Task objective: Your task is to copy the stretch of lines in the records below that begins with the line containing "FRONT, PULL_Z, DRAWER_PULL_LENGTH)" and ends with the line containing "obj.parent = empty", exactly as written, with nothing added.

CAD and scene scripts:
######

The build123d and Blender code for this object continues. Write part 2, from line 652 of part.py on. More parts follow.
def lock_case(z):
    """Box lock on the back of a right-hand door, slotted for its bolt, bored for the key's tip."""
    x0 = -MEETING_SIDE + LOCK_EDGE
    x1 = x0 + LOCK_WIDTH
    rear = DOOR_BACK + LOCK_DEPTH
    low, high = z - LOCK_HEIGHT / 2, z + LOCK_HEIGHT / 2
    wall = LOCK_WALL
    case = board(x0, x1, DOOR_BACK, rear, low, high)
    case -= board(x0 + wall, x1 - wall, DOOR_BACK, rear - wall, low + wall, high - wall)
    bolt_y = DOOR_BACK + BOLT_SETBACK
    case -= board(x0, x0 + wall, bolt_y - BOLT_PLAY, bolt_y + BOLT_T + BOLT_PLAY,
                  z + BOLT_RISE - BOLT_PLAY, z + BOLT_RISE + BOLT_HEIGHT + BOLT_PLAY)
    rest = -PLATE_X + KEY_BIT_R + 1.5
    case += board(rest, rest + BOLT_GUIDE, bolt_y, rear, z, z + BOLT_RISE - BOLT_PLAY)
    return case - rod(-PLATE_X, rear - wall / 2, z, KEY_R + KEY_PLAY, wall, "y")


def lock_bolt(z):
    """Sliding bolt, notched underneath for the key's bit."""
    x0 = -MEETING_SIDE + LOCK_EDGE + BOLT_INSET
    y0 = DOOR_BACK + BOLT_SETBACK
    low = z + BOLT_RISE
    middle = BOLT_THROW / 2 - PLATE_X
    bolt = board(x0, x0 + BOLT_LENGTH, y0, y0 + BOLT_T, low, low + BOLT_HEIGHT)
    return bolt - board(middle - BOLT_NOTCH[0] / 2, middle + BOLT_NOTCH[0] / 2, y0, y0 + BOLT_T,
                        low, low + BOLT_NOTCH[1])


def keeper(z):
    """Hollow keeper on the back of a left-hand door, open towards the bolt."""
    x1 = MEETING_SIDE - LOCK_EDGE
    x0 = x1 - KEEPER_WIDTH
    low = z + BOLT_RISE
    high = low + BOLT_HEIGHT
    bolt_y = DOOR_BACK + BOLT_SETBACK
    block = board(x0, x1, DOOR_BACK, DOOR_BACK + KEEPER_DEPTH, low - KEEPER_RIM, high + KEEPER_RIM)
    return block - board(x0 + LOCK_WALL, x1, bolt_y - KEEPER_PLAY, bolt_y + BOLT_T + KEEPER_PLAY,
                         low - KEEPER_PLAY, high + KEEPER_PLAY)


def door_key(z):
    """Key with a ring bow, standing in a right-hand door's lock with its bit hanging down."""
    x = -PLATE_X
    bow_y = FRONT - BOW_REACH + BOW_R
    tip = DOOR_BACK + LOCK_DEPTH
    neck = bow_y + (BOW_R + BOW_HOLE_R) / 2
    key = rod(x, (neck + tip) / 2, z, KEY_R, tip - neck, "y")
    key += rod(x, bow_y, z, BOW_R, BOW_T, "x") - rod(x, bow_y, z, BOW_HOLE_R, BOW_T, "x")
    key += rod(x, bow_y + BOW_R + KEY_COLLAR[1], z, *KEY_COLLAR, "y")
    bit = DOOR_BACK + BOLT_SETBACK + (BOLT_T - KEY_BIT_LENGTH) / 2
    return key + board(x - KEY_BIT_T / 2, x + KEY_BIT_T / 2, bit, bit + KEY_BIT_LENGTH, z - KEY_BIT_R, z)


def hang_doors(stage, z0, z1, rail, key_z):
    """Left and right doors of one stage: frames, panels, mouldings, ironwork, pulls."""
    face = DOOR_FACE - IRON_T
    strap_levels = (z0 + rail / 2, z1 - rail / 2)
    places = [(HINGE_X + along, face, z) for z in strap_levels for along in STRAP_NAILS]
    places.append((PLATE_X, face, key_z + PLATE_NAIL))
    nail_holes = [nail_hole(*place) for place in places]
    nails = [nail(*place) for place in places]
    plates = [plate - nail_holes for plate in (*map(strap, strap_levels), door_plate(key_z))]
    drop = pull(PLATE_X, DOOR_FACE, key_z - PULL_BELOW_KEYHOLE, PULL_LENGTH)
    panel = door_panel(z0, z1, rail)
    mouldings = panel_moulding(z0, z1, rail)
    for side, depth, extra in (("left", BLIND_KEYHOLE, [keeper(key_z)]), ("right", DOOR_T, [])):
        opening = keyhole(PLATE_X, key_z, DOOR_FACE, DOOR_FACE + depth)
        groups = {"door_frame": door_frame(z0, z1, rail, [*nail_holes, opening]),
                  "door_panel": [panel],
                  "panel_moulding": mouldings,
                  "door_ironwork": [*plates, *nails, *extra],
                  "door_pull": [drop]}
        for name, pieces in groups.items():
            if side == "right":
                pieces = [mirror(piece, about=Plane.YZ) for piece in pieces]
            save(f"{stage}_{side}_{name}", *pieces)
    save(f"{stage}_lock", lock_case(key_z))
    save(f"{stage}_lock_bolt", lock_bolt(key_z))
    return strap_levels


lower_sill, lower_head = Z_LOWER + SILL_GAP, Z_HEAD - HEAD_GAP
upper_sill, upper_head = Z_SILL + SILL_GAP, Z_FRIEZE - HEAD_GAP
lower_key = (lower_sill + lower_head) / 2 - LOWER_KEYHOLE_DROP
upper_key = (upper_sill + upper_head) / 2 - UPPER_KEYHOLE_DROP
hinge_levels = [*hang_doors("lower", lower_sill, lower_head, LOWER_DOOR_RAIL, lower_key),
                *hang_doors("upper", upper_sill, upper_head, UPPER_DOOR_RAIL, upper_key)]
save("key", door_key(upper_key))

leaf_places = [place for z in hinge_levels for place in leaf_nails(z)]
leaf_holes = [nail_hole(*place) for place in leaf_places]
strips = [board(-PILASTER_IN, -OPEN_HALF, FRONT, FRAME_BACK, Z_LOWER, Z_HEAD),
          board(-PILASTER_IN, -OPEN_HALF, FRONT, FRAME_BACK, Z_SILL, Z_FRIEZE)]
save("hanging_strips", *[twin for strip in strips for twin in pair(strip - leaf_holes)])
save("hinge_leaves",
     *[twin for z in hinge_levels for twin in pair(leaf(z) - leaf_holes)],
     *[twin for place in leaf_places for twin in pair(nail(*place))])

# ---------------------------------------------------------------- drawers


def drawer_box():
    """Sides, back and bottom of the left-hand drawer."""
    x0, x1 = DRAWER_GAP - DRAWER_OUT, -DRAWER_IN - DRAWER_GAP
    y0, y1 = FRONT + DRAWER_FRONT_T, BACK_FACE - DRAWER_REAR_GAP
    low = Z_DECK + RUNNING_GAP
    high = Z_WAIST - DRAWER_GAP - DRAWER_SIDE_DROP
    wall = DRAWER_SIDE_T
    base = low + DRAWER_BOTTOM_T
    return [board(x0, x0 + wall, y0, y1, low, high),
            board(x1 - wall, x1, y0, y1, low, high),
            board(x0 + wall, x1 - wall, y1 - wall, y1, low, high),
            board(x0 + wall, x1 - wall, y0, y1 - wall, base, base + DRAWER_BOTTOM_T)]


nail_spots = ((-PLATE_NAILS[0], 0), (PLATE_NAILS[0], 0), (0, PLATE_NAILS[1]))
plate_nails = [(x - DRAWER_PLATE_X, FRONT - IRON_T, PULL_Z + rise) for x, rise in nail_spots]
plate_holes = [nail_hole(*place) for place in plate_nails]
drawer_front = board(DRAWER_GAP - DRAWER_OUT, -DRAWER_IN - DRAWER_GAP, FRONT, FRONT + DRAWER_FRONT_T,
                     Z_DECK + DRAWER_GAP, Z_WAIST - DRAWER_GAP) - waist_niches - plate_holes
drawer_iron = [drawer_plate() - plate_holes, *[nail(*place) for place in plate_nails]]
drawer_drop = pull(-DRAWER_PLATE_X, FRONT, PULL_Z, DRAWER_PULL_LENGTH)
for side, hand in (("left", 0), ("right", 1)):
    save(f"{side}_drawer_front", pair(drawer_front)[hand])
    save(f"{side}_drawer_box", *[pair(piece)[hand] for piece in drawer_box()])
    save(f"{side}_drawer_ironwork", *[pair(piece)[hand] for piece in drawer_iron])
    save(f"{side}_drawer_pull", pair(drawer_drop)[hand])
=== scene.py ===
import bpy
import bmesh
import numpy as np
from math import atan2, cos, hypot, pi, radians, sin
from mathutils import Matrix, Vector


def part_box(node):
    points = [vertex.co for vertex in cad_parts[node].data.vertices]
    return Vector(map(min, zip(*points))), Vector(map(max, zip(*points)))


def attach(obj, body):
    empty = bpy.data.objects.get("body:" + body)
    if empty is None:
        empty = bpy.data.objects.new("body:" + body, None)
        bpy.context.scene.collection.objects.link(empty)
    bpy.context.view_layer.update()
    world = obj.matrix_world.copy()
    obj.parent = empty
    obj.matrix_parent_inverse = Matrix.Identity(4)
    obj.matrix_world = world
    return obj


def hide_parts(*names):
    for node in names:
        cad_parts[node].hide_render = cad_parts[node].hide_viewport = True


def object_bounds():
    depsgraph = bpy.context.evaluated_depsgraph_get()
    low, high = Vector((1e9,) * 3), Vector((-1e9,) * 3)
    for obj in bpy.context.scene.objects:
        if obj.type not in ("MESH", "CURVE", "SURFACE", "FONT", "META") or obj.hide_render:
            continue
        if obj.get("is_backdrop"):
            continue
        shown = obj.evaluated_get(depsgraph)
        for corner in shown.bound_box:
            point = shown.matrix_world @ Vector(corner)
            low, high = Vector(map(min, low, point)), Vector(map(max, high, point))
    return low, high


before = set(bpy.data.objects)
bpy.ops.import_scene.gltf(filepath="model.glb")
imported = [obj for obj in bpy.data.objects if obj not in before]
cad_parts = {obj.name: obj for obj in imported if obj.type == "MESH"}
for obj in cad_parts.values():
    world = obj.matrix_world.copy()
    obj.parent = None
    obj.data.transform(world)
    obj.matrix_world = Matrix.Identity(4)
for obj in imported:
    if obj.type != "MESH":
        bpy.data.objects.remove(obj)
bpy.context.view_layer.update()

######

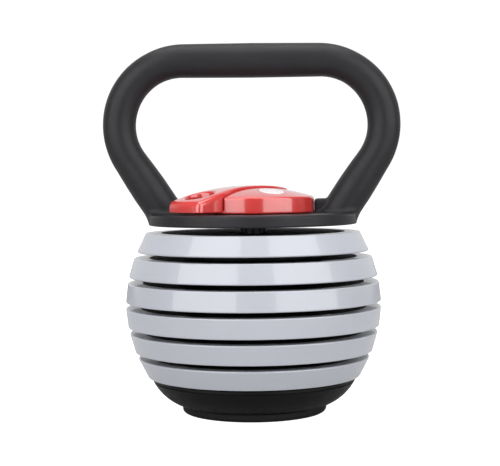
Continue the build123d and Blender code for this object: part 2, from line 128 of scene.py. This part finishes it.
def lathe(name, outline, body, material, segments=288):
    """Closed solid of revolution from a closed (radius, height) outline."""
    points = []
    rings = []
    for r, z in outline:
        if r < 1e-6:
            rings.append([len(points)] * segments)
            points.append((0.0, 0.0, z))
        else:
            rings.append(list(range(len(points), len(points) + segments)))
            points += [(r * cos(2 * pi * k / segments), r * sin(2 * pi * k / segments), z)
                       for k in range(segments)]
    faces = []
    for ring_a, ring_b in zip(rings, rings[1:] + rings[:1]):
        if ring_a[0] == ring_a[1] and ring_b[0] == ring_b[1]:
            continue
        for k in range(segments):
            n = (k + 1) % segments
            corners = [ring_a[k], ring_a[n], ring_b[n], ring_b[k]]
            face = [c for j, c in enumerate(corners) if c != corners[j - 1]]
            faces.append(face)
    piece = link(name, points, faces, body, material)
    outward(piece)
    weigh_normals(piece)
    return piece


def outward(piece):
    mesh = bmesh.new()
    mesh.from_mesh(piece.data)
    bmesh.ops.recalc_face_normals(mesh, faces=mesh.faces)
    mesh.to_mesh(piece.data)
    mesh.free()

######

Response:
drawer_drop = pull(-DRAWER_PLATE_X, FRONT, PULL_Z, DRAWER_PULL_LENGTH)
for side, hand in (("left", 0), ("right", 1)):
    save(f"{side}_drawer_front", pair(drawer_front)[hand])
    save(f"{side}_drawer_box", *[pair(piece)[hand] for piece in drawer_box()])
    save(f"{side}_drawer_ironwork", *[pair(piece)[hand] for piece in drawer_iron])
    save(f"{side}_drawer_pull", pair(drawer_drop)[hand])
=== scene.py ===
import bpy
import bmesh
import numpy as np
from math import atan2, cos, hypot, pi, radians, sin
from mathutils import Matrix, Vector


def part_box(node):
    points = [vertex.co for vertex in cad_parts[node].data.vertices]
    return Vector(map(min, zip(*points))), Vector(map(max, zip(*points)))


def attach(obj, body):
    empty = bpy.data.objects.get("body:" + body)
    if empty is None:
        empty = bpy.data.objects.new("body:" + body, None)
        bpy.context.scene.collection.objects.link(empty)
    bpy.context.view_layer.update()
    world = obj.matrix_world.copy()
    obj.parent = empty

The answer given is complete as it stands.